Global giant Nestlé sources and processes about 10% of the world’s coffee beans. It owns countless coffee brands scattered across the world. One of its most famous brands, Nescafé, may have fallen out of favor in much of North America and Europe, but instant coffee still thrives. From South America to the Middle East and East Asia, Nescafé is alive and well, as are the robusta coffee bean farms from which instant coffee, and many espresso blends, are often sourced. Now an epynomous plan will work to ensure that many of Nestlé’s beans are grown responsibly.

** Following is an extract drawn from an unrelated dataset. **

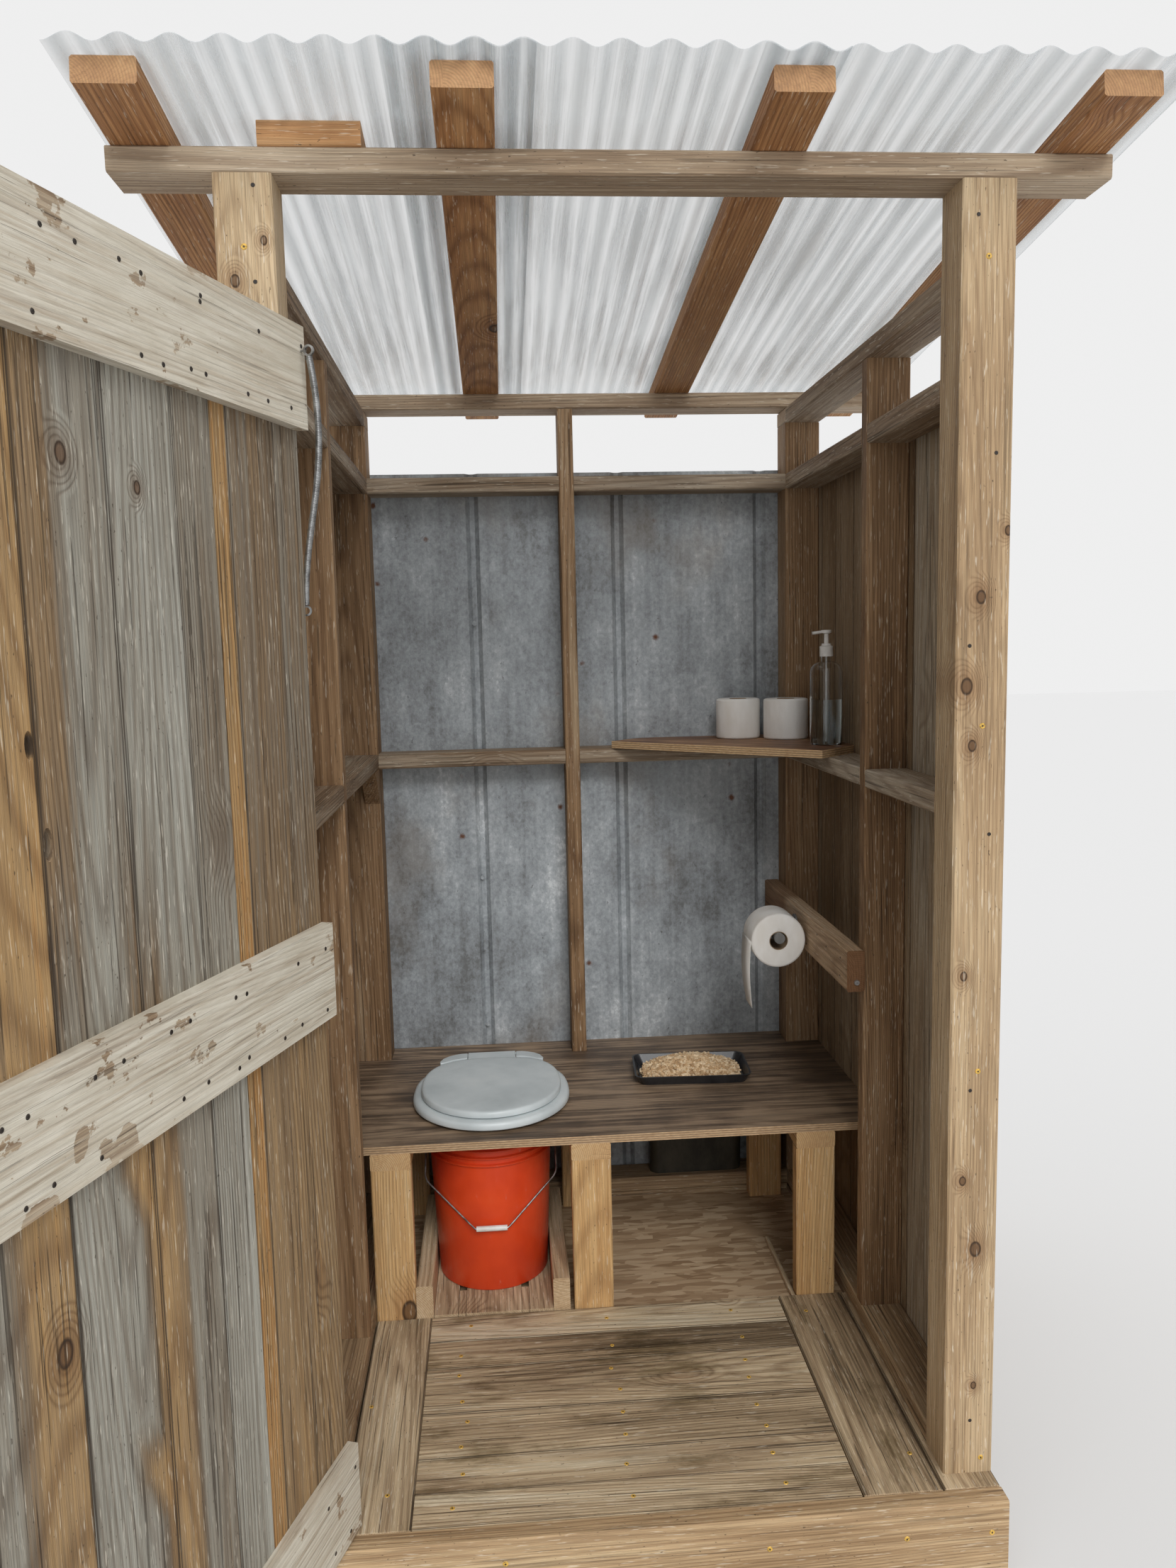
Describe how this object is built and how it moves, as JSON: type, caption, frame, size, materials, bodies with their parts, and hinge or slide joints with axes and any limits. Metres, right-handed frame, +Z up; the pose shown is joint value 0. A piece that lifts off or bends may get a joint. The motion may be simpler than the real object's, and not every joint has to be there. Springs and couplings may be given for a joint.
{
  "type": "wooden outhouse",
  "caption": "Timber outhouse with a lean-to roof of clear corrugated sheet, an open batten door, a plywood bench with a seat over a bucket, a corner shelf and a paper roll.",
  "frame": {"origin": "on the ground, in the middle of the timber frame's footprint, on the middle joist's lower face", "axes": "+Z up, -Y out of the doorway, +X to the right of someone who looks in through the doorway"},
  "size_m": [1.7107, 2.4427, 2.4892],
  "materials": {
    "weathered_boards": "weathered grey and brown",
    "batten_paint": "faded cream wash",
    "floor_boards": "worn",
    "sheet_floor": "strand board",
    "treated_timber": "weathered",
    "post_timber": "aged",
    "rafter_timber": "reddish",
    "bench_timber": "new",
    "plywood": "stained",
    "galvanised_sheet": "zinc with white bloom",
    "clear_sheet": "clear plastic, streaked",
    "grey_plastic": "satin",
    "orange_plastic": "semi-gloss",
    "wire": "galvanised",
    "white_plastic": "plain",
    "clear_bottle": "clear",
    "paper": "soft",
    "dark_steel": "dark",
    "black_plastic": "satin",
    "pellets": "pressed sawdust"
  },
  "bodies": {
    "root": {"bay_floor": "sheet_floor", "bench_bearers": "bench_timber", "bench_legs": "bench_timber", "bench_top": "plywood", "bottom_plates": "treated_timber", "bucket": "orange_plastic", "bucket_boards": "floor_boards", "bucket_rails": "treated_timber", "corner_gusset": "post_timber", "corner_shelf": "plywood", "door_spring": "wire", "floor_border": "floor_boards", "floor_deck": "floor_boards", "floor_joists": "treated_timber", "front_post_left": "post_timber", "front_post_right": "post_timber", "front_sill": "treated_timber", "header": "post_timber", "header_block": "post_timber", "hinge_plates": "dark_steel", "left_wall": "weathered_boards", "middle_girts": "post_timber", "paper_peg": "dark_steel", "paper_rail": "treated_timber", "paper_roll": "paper", "pellet_tray": "black_plastic", "pellets": "pellets", "post_eye": "wire", "pump_bottle": "clear_bottle", "rafter_1": "rafter_timber", "rafter_2": "rafter_timber", "rafter_3": "rafter_timber", "rafter_4": "rafter_timber", "rear_beam": "post_timber", "rear_post_left": "post_timber", "rear_post_right": "post_timber", "rear_stud": "post_timber", "rear_wall": "galvanised_sheet", "right_wall": "weathered_boards", "roof_sheet_left": "clear_sheet", "roof_sheet_middle": "clear_sheet", "roof_sheet_right": "clear_sheet", "side_stud_left": "post_timber", "side_stud_right": "post_timber", "slim_bin": "black_plastic", "spare_rolls": "paper", "toilet_seat": "grey_plastic", "top_plates": "post_timber", "upper_girts": "post_timber"},
    "door": {"door_boards": "weathered_boards", "door_batten_bottom": "batten_paint", "door_batten_middle": "batten_paint", "door_batten_top": "batten_paint", "hinge_straps": "dark_steel", "door_eye": "wire"},
    "toilet_lid": {"toilet_lid": "grey_plastic"},
    "bucket_bail": {"bucket_bail": "wire", "bail_grip": "white_plastic"}
  },
  "joints": [
    {"name": "door_swing", "type": "hinge", "parent": "root", "child": "door", "pos_m": [-0.5355, -0.626, 1.16], "axis": [0, 0, 1], "range_deg": [-50, 108], "deforming": ["door_spring"]},
    {"name": "lid_hinge", "type": "hinge", "parent": "root", "child": "toilet_lid", "pos_m": [-0.26684, 0.437, 0.6065], "axis": [-1, 0, 0], "range_deg": [0, 100]},
    {"name": "bail_swing", "type": "hinge", "parent": "root", "child": "bucket_bail", "pos_m": [-0.27284, 0.195, 0.472], "axis": [-1, 0, 0], "range_deg": [0, 60]}
  ]
}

In the coming decade, Nestlé will work on improving coffee yields while mitigating environmental damage with the sustainable agriculture advocacy group The Rainforest Alliance. The US$336 million Nescafé Plan commits Nestlé to expand its agricultural research and training capacity for the benefit the 25 million people who make their living growing and trading coffee beans. Overall, the agenda aims to increase coffee production while reducing water use, eliminating agrochemicals, and without cutting down more rain forests.
The Nescafé Plan adopts more agricultural practices to improve coffee farmers’ yields, but favors natural hybrids over genetically modified beans. If all goes to plan, Nestlé will buy an annual 90,000 tons of beans from about 170,000 farmers, who will use strains that resist disease and can withstand any volitale weather patters that could result from a changing climate.

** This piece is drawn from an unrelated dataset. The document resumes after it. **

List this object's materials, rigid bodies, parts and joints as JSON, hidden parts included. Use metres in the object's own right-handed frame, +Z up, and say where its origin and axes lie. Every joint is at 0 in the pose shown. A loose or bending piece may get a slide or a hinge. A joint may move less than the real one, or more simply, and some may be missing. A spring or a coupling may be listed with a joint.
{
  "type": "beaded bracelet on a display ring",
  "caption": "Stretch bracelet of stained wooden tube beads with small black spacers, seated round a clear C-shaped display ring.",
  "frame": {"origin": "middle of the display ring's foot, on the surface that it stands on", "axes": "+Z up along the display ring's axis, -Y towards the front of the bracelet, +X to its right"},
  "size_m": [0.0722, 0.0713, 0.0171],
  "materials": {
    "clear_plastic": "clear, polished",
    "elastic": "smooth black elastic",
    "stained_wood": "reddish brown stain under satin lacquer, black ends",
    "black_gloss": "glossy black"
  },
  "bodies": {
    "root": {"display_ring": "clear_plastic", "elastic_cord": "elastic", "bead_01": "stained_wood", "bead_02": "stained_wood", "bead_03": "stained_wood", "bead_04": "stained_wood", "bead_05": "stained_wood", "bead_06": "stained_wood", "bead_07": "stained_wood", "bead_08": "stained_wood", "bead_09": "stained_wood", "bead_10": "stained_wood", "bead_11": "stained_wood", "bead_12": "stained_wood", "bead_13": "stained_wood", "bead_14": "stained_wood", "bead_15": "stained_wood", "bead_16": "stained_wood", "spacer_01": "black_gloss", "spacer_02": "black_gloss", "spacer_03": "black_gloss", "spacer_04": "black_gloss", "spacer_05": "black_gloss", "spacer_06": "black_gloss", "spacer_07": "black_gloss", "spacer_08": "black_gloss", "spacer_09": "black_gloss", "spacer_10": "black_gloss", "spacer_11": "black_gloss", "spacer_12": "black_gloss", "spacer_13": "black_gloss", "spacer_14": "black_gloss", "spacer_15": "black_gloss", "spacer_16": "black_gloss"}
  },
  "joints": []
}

By 2015, all of this coffee will be vetted to ensure that it meets 4C Standards, the Common Code for the Coffee Community guidelines for farmers who work to ensure their coffee-growing lands are cared for without pesticides or chemical fertilizers. Nestlé agronomists, Alliance advocates, and experts from the Sustainable Agriculture Network (SAN) will work to educate more farmers on safer and improved coffee growing techniques.
It’s a bold plan that will witness pilot projects evolve in nations like Thailand, the Philipines, and Mexico. It is an uphill battle as well. Even if the plan completely succeeds, only 10% of Nestlé’s beans will meet SAN’s standards in 2020. Companies like Nestlé often withstand attack from sustainability advocates, but part of the issue is the long tangled supply chain that is often unwieldy and difficult to monitor. Nestlé’s investment in sustainability, which in total is about a half billion US dollar investment when other projects are added, is a solid start. And much of The Rainforest Alliance’s work and that of its partners will have to occur in Vietnam if those beans are going to become pulverized into Nescafé: one-third of the world’s robusta beans, which are cheaper therefore to grow and become your instant coffee source, are grown in the long southeast Asian country.